Even before the advent of consumer arbitration clauses, many contracts contained jury trial waiver provisions.  Many, if not most, states will enforce such waivers if they are disclosed in a clear and conspicuous fashion.  Relinquishing a jury trial is the only “constitutional right” that is waived when a party agrees to arbitrate.  Bringing or participating in a class action is not a constitutional right.  It is a mere procedural right.  But it is the inclusion of a class action waiver in an arbitration provision that is the root of the frenzied opposition of plaintiffs’ lawyers and consumer advocates to consumer arbitration.  The St. John’s article itself expresses “doubt about the legitimacy of the class action waivers contained in arbitration clauses.”

As noted above, there are statistics that support the conclusion that a consumer fares better in an individual arbitration than as a member of a class.  But even aside from statistics, consumers have much to gain from arbitration that is not reflected in the St. John’s survey questions.  They can have their disputes resolved in a matter of months, not years.  In most cases they pay less than what it costs to file a complaint in court.  They get the opportunity to sit at a conference table with the decision maker and tell their side of the story unconstrained by the formalities of a courtroom or strict evidentiary rules.  Win or lose, they are treated with courtesy and respect by the arbitrator and are given the kind of personal attention that is impossible in a courtroom setting.  If those same consumers had been class members, at best they might have recovered a few pennies on the dollar, or received a coupon for a future purchase, after years of litigation, only to watch their counsel walk away with the lion’s share of the settlement or recovery.  Is that more or less fair to the consumer than arbitration?

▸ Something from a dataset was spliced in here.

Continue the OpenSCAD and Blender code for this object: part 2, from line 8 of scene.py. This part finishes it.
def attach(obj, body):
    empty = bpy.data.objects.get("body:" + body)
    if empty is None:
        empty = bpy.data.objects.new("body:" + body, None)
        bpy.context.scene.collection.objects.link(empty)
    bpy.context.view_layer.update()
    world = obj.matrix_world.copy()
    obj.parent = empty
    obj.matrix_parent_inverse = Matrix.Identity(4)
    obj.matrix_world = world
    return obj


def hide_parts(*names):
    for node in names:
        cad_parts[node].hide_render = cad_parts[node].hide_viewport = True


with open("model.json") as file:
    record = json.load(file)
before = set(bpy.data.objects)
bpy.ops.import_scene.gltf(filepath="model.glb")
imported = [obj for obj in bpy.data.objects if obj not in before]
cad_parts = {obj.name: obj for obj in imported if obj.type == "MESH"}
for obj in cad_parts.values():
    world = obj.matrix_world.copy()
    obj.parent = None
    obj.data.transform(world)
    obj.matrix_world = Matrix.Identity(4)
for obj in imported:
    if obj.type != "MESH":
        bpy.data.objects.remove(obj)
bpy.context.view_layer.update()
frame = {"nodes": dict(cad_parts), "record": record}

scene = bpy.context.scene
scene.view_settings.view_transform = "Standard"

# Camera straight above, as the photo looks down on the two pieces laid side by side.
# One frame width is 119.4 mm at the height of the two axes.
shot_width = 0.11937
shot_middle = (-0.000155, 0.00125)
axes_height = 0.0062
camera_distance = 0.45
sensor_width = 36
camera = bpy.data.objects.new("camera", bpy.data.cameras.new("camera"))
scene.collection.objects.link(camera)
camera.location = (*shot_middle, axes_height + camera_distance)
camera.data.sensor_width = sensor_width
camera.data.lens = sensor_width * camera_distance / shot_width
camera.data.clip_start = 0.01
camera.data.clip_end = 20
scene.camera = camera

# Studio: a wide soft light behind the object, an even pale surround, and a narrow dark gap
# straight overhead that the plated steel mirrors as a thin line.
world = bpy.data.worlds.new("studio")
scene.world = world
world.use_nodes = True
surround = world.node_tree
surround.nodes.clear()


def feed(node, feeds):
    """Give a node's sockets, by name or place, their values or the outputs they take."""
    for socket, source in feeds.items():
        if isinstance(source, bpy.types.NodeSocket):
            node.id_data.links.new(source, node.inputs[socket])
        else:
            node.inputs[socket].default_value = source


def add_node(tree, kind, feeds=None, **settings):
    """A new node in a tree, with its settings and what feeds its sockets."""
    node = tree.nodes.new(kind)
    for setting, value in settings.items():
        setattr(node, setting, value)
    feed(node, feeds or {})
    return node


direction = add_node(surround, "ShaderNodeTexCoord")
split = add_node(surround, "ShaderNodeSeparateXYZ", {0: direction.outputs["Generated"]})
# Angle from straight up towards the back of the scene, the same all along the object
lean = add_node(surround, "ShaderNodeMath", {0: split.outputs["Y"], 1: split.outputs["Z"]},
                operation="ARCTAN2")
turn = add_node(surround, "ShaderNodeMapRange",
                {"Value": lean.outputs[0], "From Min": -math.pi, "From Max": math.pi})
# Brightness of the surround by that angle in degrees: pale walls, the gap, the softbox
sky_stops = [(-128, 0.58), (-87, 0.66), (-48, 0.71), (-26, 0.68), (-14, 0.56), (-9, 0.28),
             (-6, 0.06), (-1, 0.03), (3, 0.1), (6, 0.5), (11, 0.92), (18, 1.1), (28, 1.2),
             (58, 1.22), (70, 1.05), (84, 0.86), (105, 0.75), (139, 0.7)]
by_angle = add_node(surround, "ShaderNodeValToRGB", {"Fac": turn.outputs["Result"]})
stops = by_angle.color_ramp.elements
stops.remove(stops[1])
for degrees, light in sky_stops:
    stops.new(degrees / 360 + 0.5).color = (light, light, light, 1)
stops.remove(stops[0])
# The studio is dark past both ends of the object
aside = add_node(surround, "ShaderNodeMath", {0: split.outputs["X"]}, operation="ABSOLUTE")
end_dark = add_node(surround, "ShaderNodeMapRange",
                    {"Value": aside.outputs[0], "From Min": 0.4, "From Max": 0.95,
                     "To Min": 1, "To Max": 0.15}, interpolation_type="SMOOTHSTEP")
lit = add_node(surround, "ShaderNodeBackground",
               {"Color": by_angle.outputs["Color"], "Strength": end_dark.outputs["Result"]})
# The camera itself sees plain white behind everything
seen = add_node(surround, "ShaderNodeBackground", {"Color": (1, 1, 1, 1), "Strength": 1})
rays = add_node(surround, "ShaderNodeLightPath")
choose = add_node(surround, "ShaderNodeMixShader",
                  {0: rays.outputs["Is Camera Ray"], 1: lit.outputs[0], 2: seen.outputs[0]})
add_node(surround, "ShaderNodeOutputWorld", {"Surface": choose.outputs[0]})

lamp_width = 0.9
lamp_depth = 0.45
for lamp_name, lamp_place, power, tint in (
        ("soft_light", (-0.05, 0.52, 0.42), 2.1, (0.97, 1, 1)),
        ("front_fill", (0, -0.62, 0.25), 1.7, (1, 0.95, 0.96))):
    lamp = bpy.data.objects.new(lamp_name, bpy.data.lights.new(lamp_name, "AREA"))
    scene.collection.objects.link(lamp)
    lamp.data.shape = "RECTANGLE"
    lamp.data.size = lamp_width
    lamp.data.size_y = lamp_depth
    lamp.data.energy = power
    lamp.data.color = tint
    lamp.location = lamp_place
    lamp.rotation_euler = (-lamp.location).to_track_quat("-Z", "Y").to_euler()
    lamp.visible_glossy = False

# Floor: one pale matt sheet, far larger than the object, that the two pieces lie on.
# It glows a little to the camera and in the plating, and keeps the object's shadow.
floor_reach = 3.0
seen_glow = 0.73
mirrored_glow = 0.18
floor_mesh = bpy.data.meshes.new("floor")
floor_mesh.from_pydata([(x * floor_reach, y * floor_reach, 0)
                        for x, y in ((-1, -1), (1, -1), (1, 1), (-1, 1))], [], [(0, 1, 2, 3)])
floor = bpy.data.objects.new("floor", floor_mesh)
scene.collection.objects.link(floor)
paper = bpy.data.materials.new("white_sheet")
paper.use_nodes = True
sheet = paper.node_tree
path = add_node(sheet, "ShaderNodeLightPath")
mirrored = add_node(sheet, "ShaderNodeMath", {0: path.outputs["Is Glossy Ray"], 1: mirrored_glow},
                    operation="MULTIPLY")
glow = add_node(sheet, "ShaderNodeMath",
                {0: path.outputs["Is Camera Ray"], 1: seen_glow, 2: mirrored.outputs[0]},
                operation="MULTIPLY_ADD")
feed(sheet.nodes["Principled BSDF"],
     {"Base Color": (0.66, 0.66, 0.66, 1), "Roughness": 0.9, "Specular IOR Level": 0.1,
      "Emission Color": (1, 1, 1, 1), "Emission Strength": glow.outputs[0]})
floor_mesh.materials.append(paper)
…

And what does a consumer really “understand” about the mechanics of class actions?  When a consumer has to make an opt-out decision based upon the dense legalese in a typical class action notice, and then is referred to a 50-page or longer settlement agreement filled with even more legalese for further details, is the consumer’s understanding of his or her legal rights any clearer than after reading a arbitration clause?  Is the consumer’s understanding of the right to opt out of a class action any clearer than his or her understanding of the right to opt out of an arbitration clause?  Aren’t those the types of questions that the St. John’s study should have explored before castigating arbitration clauses as “whimsy little contracts” that are not “understandable” to some consumers?  (The hypothetical card agreement used in the St. John’s study did not even contain an opt-out provision, although a substantial number of arbitration clauses in use today contain such a provision).

Focusing on just the hypothetical arbitration clause in a hypothetical contract presents an incomplete and distorted picture of how consumers are asked to make choices that affect their legal rights, and how they make those decisions.  We hope that the CFPB takes a more balanced and comprehensive approach as it continues its study of consumer arbitration so that the fairness of consumer arbitration is not decided in a vacuum, but rather in comparison to class actions and other dispute resolution mechanisms.